WHAT TO PRODUCE: Your answer must consist solely of the number of lines that contain the word "this".

AVAILABLE RECORDS:

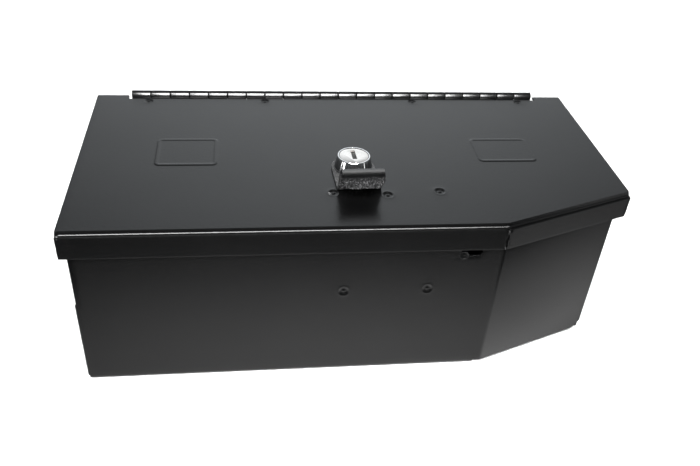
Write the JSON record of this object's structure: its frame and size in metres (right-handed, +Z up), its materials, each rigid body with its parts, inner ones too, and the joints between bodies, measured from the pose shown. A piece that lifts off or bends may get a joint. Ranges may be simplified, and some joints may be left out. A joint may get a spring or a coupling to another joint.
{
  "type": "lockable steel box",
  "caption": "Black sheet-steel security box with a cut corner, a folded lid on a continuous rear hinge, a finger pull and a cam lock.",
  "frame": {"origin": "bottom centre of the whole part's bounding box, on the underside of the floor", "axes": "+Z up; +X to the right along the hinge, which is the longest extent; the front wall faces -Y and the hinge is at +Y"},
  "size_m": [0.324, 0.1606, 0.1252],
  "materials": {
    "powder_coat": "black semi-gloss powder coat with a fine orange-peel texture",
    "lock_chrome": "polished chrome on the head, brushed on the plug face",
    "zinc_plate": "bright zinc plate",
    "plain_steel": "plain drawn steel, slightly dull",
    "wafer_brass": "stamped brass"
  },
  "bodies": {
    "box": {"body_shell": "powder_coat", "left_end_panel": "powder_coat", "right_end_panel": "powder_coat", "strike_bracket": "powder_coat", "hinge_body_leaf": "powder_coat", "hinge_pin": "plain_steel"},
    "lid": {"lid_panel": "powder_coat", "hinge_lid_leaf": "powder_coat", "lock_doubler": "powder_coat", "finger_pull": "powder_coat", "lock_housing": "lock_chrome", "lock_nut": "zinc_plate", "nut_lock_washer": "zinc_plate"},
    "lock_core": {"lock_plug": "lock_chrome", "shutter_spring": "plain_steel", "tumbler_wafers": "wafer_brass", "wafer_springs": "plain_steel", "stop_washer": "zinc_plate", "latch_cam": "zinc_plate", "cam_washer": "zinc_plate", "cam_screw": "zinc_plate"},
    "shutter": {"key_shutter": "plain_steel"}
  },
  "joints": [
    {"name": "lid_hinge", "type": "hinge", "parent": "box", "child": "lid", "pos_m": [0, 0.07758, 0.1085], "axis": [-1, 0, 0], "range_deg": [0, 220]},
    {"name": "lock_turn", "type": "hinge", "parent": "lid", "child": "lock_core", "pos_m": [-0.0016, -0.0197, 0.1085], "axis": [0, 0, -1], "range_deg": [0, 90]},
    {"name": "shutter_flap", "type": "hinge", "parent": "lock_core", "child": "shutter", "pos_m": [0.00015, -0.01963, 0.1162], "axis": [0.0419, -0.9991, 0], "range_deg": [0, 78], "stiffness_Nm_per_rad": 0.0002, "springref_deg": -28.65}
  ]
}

==

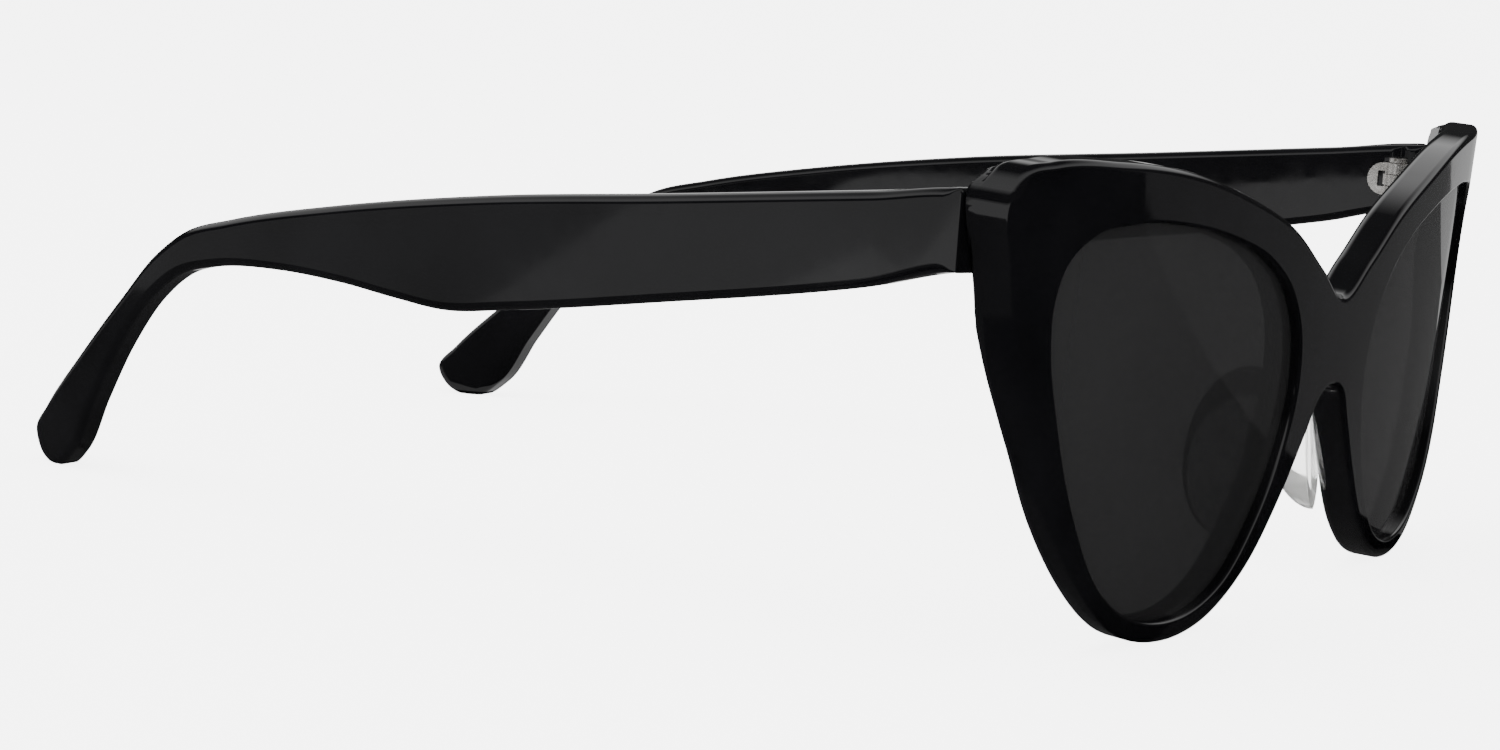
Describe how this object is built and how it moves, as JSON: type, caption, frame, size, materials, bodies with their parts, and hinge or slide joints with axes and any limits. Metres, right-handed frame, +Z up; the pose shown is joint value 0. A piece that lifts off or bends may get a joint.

--

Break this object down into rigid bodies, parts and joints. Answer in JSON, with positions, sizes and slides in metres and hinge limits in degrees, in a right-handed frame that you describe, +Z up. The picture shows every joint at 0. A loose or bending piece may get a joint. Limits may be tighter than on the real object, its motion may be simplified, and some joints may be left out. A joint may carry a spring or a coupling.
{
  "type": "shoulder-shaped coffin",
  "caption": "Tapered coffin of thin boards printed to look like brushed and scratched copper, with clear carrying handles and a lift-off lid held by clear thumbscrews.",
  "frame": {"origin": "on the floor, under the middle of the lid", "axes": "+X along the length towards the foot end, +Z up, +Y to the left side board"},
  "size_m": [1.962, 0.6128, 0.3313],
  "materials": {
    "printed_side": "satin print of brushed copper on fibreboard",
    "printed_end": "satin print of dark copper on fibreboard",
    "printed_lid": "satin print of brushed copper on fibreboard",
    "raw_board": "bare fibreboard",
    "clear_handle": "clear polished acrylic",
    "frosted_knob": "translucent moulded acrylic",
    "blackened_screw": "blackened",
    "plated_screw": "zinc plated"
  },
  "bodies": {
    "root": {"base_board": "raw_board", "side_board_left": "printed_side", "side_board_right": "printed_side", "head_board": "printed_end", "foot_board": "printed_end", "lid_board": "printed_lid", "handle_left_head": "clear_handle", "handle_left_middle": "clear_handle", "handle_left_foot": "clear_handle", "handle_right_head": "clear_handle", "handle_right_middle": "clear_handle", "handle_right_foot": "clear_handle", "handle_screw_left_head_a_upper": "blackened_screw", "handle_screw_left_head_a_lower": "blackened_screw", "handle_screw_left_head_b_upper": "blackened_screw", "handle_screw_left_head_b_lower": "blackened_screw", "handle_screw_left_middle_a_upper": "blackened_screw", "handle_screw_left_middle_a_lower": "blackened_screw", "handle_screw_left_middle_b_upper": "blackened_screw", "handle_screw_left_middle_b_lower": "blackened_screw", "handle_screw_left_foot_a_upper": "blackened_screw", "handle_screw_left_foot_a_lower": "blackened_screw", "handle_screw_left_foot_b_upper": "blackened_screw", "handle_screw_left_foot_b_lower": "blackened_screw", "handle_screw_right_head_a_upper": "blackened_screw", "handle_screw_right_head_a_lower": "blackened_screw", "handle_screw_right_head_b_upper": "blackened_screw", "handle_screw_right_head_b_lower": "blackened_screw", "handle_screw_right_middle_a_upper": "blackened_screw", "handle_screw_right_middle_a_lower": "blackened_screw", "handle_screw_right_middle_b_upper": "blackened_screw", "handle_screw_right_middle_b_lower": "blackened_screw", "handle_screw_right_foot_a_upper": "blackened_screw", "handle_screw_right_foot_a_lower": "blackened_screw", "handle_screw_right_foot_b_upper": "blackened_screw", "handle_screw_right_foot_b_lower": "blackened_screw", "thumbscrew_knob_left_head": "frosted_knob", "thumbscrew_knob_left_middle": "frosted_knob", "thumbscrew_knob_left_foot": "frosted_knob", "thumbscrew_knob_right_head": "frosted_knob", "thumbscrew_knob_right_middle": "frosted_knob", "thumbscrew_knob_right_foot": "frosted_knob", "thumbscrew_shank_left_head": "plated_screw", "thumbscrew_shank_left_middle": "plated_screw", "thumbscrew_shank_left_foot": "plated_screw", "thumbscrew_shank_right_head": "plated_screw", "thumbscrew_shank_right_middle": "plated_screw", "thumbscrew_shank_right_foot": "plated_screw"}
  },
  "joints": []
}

PROBLEM SOLUTION: 3